L’uso sociale del delitto, come accade a qualsiasi evento che colpisca la gente, perdura. Oggi però è peggio: a essere adoperata – e lo vediamo nel caso tremendo di Giulia – per modellare i sentimenti e riaffermare la cultura trionfante di un (…)

(…) progressismo sociologico da quattro soldi, è la povera salma della ragazza veneziana, trasformata in un numero (105 mi pare) del catalogo delle donne ammazzate. Si fa sventolare il suo cadavere e al contempo si fa sparire la figura demente del suo assassino, sostituita da una categoria inventata per il comodo della stupidità dilagante. Non è Filippo Turetta il colpevole, ma il Patriarcato. Qualcuno l’ha visto in giro negli ultimi decenni? Solitudine e disgregazione sono dominanti, la predicazione della fluidità dei sessi e degli amori la fa da padrone. Ed invece i cannoni restano tutti puntati contro quella parte lì. Si è disegnato il fantasma di Belfagor attorno all’educazione basata su valori tradizionali, e la si è raffigurata come protesa a riaffermare la supremazia del maschio bianco armando di coltello l’ex fidanzato. Il quale sarebbe l’esecutore di un piano orchestrato nei secoli dalla Famiglia Tradizionale. Il Patriarcato va spazzato via. E chi è visto come incarnazione attuale del Mostro? Giorgia Meloni con la sua famiglia, come affermato senza alcun senso del ridicolo da Lilli Gruber, portavoce di quel femminismo cretino e antisemita che ieri pomeriggio ha attraversato in corteo le strade di Milano, Palermo e Roma, con alla testa Elly Schlein, dopo essere stato gonfiato per sette giorni dall’apparato di stampa e tivù che pretende di dirigere il discorso pubblico e i sentimenti del popolo.

Nessuno che si sia preso la briga di esaminare i comportamenti del ventiduenne Turetta. Se fosse stato davvero il Patriarcato a scegliersi il sicario, qualcuno dovrebbe spiegare perché ha incaricato questo imbecille. Costui, secondo l’ipotesi della procura, ha premeditato il sequestro e il delitto, e poi ha ciondolato da squinternato, senza piani di fuga, confessando di essersi puntato il coltello un paio di volte alla gola, ma poi di non essere riuscito a uccidersi. Non aveva pensato il genio che è molto più comodo e viene più facile ammazzare una ragazza indifesa che se stessi. Il delitto di un assassino deficiente. E, quali tendenzialmente sono i criminali, anche piuttosto maleducato. Ma non è stata l’educazione patriarcale. Su che canale Netflix la trasmettono?

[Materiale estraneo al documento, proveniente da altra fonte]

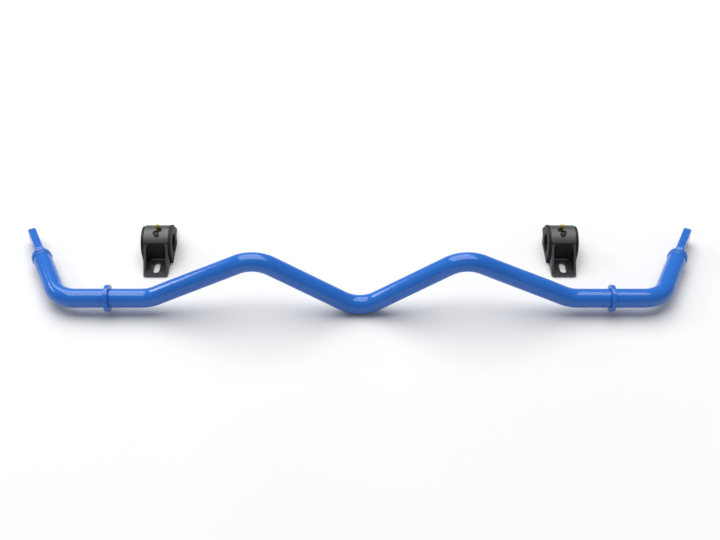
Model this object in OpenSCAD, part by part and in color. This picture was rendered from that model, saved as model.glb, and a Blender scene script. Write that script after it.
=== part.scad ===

2) Tutto va bene per attaccare la Meloni e il suo governo. Il caso tremendo di Giulia ne è l’esempio di irragionevolezza malsana, ma questi attacchi sono all’opera qualsivoglia argomento sia all’ordine del giorno. La manovra di governo è severa, non sparge manna dal cielo. Il perché è semplice: in un contesto internazionale devastato da crisi belliche ed energetiche a getto continuo, pur riuscendo l’economia italiana a reggere meglio di quella tedesca e nordica grazie alla prudenza sensata di Meloni e Giorgetti, Palazzo Chigi sa che non ci sono dobloni da appendere sull’albero della cuccagna. I debiti accumulati dai governi passati impongono severità, e ripetere lo scialo di denaro del governo giallo-rosso con il bonus 110 per cento speso per ristrutturazioni più o meno fasulle (90 miliardi!) impone severità, se non vogliamo il disastro. Le accise sulla benzina non sono state eliminate, ma rinfacciarlo alla Meloni è malafede. L’alternativa nessuno ha saputo indicarla. Anzi sì: la patrimoniale, tasse sulla casa, grassazioni sui risparmi privati. Le accise al confronto sono un mezzo zuccherino.

3) Si è arrivati a lanciare addosso alla Meloni il treno in clamoroso ritardo fermatosi alla stazione di Ciampino per consentire al ministro Lollobrigida di poter inaugurare nel Napoletano un territorio risanato dalla criminalità e da bande di stupratori a Caivano. Che danno c’è stato per i passeggeri? Meglio due minuti in più al caldo per adulti in viaggio, che ore al freddo per i bambini delle scuole in attesa di uno Stato che non arriva mai. È arrivato in un posto da cui era sparito, messo in fuga dalla malavita. Bentornato.